Start

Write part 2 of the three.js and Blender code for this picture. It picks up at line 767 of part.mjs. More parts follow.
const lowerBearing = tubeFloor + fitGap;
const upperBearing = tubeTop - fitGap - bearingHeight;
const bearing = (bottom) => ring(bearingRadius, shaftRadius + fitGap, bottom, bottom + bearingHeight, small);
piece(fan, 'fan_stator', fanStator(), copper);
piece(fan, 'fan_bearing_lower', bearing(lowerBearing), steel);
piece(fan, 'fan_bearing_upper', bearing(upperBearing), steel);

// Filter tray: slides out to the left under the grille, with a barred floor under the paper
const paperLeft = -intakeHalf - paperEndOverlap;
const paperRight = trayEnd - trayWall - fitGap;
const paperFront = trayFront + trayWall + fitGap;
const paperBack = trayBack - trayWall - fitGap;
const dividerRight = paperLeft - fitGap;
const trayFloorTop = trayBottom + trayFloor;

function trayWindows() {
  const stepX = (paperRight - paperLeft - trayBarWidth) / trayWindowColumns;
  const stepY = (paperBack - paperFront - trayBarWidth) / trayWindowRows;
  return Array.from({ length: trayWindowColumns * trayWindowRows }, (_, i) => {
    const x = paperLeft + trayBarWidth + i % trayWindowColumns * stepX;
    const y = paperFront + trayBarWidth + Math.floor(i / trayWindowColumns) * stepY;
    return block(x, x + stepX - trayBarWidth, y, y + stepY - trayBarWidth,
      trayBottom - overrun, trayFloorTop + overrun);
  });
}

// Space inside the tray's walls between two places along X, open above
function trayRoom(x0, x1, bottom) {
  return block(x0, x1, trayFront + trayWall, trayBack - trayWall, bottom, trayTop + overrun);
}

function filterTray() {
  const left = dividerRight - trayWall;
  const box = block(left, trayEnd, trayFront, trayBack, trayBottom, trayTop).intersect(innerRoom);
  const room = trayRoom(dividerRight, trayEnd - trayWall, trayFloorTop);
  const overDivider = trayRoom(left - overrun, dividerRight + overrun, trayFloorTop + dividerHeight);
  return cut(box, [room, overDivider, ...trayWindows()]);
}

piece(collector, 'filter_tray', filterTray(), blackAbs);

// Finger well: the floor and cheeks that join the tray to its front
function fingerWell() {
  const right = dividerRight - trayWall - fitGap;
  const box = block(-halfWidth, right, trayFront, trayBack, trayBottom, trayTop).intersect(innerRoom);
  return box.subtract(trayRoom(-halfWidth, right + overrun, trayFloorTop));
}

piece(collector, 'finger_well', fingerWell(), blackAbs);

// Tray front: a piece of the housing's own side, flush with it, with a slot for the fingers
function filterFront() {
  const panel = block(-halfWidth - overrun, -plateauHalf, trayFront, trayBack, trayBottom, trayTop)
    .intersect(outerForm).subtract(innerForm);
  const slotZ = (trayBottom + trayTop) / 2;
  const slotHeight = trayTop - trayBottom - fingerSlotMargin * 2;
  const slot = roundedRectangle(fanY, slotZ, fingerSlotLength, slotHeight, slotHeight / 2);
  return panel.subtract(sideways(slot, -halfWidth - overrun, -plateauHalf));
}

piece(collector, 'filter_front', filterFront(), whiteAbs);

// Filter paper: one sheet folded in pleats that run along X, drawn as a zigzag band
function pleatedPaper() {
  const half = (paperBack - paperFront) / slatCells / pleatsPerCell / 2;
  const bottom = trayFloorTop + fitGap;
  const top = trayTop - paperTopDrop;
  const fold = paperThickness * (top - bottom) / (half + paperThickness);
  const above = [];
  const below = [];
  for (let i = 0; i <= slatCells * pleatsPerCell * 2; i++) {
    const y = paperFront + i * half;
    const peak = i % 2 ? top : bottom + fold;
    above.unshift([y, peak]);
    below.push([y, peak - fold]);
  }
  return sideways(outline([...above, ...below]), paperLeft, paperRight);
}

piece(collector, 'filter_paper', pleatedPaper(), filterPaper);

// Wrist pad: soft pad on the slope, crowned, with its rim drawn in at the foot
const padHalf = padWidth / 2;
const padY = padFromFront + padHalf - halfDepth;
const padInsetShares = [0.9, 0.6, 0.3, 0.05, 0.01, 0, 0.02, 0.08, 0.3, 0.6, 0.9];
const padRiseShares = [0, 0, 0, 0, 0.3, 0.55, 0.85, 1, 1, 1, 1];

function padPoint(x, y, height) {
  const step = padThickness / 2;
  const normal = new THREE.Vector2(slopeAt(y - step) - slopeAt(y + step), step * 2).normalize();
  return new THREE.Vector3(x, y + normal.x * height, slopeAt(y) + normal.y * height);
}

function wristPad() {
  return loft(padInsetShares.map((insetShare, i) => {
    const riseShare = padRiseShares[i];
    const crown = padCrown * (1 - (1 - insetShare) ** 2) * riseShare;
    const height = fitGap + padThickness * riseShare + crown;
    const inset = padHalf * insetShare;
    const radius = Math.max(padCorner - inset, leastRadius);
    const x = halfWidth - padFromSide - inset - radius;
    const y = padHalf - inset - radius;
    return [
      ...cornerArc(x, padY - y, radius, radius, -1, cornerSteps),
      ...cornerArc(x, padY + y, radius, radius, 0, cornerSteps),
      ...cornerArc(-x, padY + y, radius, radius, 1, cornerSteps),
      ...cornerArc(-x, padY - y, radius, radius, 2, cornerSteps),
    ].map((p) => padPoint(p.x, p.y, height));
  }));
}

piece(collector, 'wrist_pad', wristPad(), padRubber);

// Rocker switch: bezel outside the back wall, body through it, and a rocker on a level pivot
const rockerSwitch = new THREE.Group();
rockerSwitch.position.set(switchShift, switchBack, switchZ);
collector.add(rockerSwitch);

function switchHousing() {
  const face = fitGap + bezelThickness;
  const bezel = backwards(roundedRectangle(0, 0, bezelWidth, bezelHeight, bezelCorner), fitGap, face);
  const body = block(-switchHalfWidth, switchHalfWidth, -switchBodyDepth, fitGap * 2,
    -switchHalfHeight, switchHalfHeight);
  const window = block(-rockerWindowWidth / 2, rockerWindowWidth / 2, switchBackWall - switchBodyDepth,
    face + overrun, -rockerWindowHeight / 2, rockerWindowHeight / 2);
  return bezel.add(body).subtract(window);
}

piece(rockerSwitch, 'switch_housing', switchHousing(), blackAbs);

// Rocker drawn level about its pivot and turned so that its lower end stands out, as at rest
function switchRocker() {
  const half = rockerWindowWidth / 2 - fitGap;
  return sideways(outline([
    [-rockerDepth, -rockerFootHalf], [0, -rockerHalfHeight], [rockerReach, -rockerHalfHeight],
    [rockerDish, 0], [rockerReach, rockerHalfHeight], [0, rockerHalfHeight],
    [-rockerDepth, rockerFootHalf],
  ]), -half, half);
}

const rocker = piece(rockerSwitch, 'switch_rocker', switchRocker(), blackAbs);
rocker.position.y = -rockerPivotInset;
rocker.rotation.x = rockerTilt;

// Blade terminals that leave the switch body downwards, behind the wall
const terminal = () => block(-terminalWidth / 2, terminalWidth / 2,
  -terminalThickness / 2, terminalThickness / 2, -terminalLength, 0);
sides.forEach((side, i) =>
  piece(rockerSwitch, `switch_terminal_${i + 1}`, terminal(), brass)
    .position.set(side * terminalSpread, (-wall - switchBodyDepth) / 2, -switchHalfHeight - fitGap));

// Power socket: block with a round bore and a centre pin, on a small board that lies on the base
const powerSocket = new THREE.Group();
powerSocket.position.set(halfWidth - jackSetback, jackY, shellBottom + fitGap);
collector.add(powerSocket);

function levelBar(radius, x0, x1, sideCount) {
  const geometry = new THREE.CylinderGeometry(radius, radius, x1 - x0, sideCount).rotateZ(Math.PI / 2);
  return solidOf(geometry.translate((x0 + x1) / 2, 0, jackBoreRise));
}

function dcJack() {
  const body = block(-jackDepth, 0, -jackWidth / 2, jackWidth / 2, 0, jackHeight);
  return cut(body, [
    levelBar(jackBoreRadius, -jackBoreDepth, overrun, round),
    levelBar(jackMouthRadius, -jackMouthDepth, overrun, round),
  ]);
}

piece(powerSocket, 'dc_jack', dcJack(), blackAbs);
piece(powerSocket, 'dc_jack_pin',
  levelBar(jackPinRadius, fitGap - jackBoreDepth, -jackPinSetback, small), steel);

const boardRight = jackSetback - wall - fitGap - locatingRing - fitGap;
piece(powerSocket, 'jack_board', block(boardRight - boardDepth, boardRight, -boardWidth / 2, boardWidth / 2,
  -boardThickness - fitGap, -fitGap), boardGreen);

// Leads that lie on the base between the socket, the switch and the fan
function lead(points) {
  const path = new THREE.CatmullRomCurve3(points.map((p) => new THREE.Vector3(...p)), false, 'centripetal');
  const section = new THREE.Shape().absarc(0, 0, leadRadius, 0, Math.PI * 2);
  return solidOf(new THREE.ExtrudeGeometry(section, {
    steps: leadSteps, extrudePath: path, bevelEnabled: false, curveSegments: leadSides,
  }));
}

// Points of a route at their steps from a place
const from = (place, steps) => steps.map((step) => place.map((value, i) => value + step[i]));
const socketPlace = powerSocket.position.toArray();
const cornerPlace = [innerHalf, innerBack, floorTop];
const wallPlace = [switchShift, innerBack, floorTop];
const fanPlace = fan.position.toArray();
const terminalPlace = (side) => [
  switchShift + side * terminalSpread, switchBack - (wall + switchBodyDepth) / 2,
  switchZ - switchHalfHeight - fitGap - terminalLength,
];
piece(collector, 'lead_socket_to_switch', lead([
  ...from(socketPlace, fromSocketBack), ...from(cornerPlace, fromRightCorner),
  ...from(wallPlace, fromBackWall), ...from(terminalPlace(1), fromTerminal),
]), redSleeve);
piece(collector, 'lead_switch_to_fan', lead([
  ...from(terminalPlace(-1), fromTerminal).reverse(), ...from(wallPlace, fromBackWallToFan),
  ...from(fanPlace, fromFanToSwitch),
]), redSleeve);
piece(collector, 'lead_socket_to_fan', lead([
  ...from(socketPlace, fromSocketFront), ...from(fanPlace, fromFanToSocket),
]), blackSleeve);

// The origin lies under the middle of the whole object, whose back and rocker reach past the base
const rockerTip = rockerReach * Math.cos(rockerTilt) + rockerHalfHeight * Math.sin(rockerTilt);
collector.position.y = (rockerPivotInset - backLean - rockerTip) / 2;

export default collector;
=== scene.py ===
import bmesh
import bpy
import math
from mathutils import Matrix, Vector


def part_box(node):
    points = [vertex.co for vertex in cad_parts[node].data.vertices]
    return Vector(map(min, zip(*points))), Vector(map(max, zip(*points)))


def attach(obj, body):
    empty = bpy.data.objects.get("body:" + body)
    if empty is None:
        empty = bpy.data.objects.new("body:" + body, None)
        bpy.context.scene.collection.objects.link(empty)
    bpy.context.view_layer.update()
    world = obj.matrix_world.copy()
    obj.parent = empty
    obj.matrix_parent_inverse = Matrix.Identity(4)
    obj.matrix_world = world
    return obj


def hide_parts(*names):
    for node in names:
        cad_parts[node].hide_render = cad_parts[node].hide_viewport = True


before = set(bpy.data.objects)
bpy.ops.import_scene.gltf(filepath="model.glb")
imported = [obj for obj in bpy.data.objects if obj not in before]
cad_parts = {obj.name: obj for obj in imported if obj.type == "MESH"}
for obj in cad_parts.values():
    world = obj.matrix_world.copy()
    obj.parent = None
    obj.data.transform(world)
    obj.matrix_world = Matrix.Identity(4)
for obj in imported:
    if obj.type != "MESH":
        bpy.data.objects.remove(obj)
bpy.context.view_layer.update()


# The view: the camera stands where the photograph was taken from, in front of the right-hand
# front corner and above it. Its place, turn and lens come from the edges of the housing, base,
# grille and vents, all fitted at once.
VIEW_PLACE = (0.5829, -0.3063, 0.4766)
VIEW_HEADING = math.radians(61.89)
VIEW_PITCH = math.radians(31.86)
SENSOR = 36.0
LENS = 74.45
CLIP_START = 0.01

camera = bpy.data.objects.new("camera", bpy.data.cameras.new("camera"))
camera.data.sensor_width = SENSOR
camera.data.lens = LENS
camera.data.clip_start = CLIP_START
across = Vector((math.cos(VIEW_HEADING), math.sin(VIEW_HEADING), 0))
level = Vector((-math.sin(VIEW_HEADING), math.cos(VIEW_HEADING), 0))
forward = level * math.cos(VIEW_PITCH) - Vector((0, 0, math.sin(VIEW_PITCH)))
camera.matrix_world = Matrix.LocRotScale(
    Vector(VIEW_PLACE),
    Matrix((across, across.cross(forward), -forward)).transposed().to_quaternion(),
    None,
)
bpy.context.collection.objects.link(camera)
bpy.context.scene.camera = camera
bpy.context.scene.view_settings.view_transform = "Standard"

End
Start

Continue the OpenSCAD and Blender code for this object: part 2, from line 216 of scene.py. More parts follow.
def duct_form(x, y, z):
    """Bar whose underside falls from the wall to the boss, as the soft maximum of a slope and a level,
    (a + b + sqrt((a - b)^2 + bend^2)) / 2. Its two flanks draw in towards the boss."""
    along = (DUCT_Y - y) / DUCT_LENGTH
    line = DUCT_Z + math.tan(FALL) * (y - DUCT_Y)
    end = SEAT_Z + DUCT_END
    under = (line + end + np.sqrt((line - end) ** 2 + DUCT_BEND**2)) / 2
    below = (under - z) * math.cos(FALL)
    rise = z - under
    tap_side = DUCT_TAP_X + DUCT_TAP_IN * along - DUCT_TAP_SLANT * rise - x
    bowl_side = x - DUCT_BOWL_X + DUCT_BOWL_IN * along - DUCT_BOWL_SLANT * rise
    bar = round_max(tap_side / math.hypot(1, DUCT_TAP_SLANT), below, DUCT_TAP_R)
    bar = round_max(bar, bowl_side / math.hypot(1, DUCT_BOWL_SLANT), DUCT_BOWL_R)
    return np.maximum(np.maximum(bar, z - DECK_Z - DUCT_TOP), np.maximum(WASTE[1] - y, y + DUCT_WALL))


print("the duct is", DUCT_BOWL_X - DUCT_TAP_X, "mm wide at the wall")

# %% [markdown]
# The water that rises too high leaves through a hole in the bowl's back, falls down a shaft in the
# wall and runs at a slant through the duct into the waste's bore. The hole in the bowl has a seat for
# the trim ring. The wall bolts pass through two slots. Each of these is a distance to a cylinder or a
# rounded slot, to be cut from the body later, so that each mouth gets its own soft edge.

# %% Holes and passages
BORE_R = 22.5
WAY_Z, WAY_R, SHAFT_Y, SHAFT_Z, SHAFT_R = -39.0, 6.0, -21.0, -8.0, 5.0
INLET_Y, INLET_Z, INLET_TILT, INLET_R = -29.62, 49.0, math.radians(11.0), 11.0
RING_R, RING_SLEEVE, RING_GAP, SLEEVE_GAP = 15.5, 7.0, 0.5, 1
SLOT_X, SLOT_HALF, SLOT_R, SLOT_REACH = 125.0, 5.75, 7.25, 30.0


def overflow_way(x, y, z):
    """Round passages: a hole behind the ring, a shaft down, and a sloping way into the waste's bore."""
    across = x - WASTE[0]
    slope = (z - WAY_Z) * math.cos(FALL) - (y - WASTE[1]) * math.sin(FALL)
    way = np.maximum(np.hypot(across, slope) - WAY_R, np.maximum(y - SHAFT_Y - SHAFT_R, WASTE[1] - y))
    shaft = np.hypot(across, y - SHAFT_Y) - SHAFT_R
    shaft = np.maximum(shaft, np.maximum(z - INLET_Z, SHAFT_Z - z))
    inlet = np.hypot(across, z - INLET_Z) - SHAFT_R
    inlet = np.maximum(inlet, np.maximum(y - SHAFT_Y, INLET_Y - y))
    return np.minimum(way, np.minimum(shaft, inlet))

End

# EXERCISE TASK
Copy out exactly the lines from the one containing "past the base" to the one containing "bpy.data.objects.remove(obj)", both ends inclusive.

# FINISHED EXERCISE
// The origin lies under the middle of the whole object, whose back and rocker reach past the base
const rockerTip = rockerReach * Math.cos(rockerTilt) + rockerHalfHeight * Math.sin(rockerTilt);
collector.position.y = (rockerPivotInset - backLean - rockerTip) / 2;

export default collector;
=== scene.py ===
import bmesh
import bpy
import math
from mathutils import Matrix, Vector


def part_box(node):
    points = [vertex.co for vertex in cad_parts[node].data.vertices]
    return Vector(map(min, zip(*points))), Vector(map(max, zip(*points)))


def attach(obj, body):
    empty = bpy.data.objects.get("body:" + body)
    if empty is None:
        empty = bpy.data.objects.new("body:" + body, None)
        bpy.context.scene.collection.objects.link(empty)
    bpy.context.view_layer.update()
    world = obj.matrix_world.copy()
    obj.parent = empty
    obj.matrix_parent_inverse = Matrix.Identity(4)
    obj.matrix_world = world
    return obj


def hide_parts(*names):
    for node in names:
        cad_parts[node].hide_render = cad_parts[node].hide_viewport = True


before = set(bpy.data.objects)
bpy.ops.import_scene.gltf(filepath="model.glb")
imported = [obj for obj in bpy.data.objects if obj not in before]
cad_parts = {obj.name: obj for obj in imported if obj.type == "MESH"}
for obj in cad_parts.values():
    world = obj.matrix_world.copy()
    obj.parent = None
    obj.data.transform(world)
    obj.matrix_world = Matrix.Identity(4)
for obj in imported:
    if obj.type != "MESH":
        bpy.data.objects.remove(obj)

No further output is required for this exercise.